» Exercise directions: Restate, exactly and only, the lines from the first through the line containing "return np.stack([np.cos(angle), 0".

» Data:
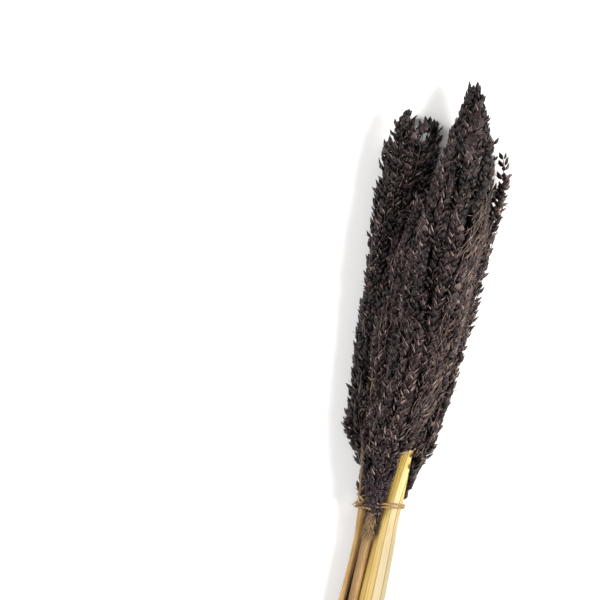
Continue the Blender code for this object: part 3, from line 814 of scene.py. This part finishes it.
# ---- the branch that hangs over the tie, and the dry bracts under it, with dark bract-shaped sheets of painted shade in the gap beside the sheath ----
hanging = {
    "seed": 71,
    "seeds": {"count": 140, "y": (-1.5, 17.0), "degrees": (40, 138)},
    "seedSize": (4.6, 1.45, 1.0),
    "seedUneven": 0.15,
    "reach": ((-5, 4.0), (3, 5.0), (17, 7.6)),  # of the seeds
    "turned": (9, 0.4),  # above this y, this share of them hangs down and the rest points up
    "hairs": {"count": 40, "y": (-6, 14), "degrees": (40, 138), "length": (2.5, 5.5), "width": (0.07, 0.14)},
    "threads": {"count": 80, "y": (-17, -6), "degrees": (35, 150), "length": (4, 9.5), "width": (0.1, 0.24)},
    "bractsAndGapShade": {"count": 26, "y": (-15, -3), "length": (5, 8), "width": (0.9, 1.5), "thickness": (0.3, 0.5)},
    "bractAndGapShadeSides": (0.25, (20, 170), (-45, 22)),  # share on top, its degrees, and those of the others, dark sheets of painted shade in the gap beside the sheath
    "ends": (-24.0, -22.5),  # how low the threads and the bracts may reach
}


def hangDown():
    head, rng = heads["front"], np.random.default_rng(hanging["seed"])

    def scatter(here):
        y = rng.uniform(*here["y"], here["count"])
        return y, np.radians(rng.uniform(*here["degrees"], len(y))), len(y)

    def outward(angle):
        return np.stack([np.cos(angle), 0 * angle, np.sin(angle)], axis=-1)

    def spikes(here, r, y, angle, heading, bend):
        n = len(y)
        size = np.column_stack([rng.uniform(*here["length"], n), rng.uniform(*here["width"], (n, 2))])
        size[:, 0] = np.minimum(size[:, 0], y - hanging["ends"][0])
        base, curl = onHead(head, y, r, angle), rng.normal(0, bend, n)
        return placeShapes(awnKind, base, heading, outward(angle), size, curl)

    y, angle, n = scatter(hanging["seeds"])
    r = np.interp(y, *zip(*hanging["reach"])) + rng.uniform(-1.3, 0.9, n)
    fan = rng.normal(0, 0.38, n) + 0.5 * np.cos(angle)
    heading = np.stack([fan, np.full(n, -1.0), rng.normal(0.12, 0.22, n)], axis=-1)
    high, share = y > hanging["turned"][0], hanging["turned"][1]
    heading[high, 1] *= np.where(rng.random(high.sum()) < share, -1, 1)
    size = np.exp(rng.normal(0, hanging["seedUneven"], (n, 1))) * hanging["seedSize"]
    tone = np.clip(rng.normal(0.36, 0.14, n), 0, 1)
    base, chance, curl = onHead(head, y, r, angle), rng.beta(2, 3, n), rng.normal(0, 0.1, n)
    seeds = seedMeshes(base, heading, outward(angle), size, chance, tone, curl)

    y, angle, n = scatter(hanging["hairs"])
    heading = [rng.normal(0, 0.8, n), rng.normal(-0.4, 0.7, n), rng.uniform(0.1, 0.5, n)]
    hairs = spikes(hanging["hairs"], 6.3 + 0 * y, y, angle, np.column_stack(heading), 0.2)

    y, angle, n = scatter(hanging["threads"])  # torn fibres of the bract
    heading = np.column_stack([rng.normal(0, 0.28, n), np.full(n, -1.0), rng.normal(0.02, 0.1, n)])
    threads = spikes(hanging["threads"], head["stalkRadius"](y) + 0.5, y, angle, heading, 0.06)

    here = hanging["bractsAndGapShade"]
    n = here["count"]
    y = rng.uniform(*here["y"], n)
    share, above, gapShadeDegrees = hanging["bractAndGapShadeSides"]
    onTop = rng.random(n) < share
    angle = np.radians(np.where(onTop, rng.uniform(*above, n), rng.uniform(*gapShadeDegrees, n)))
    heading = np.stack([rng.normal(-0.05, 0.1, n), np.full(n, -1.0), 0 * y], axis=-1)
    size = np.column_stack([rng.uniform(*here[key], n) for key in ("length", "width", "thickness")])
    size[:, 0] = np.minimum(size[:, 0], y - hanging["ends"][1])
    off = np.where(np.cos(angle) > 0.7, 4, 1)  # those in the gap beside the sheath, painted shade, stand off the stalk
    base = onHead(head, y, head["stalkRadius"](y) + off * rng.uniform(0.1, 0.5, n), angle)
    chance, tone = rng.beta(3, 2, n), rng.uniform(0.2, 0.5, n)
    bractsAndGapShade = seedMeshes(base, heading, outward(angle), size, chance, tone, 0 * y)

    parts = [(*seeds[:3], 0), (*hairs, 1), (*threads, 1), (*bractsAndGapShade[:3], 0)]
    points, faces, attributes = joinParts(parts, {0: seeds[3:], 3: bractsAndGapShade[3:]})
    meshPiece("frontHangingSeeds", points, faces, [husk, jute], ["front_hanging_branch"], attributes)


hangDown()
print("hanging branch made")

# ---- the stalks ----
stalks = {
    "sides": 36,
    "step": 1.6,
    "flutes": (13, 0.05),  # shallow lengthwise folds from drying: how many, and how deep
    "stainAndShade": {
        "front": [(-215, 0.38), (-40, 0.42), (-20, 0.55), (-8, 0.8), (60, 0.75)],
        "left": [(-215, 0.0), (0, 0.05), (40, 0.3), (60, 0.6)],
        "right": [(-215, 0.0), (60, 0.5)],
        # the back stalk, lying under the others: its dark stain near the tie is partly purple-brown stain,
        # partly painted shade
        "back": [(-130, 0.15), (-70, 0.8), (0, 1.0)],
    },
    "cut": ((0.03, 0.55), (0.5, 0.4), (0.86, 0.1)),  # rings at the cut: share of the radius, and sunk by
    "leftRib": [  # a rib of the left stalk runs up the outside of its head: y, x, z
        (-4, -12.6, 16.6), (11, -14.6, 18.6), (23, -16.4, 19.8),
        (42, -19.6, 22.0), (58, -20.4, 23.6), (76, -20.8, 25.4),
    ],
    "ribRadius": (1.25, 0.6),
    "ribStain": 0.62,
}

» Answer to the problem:
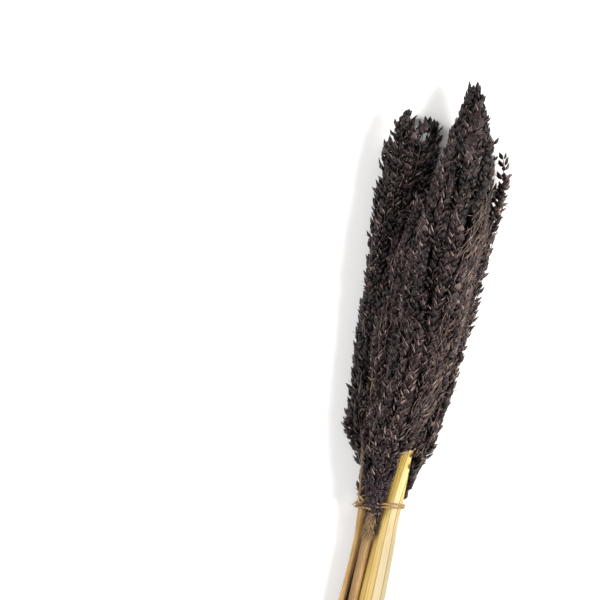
Continue the Blender code for this object: part 3, from line 814 of scene.py. This part finishes it.
# ---- the branch that hangs over the tie, and the dry bracts under it, with dark bract-shaped sheets of painted shade in the gap beside the sheath ----
hanging = {
    "seed": 71,
    "seeds": {"count": 140, "y": (-1.5, 17.0), "degrees": (40, 138)},
    "seedSize": (4.6, 1.45, 1.0),
    "seedUneven": 0.15,
    "reach": ((-5, 4.0), (3, 5.0), (17, 7.6)),  # of the seeds
    "turned": (9, 0.4),  # above this y, this share of them hangs down and the rest points up
    "hairs": {"count": 40, "y": (-6, 14), "degrees": (40, 138), "length": (2.5, 5.5), "width": (0.07, 0.14)},
    "threads": {"count": 80, "y": (-17, -6), "degrees": (35, 150), "length": (4, 9.5), "width": (0.1, 0.24)},
    "bractsAndGapShade": {"count": 26, "y": (-15, -3), "length": (5, 8), "width": (0.9, 1.5), "thickness": (0.3, 0.5)},
    "bractAndGapShadeSides": (0.25, (20, 170), (-45, 22)),  # share on top, its degrees, and those of the others, dark sheets of painted shade in the gap beside the sheath
    "ends": (-24.0, -22.5),  # how low the threads and the bracts may reach
}


def hangDown():
    head, rng = heads["front"], np.random.default_rng(hanging["seed"])

    def scatter(here):
        y = rng.uniform(*here["y"], here["count"])
        return y, np.radians(rng.uniform(*here["degrees"], len(y))), len(y)

    def outward(angle):
        return np.stack([np.cos(angle), 0 * angle, np.sin(angle)], axis=-1)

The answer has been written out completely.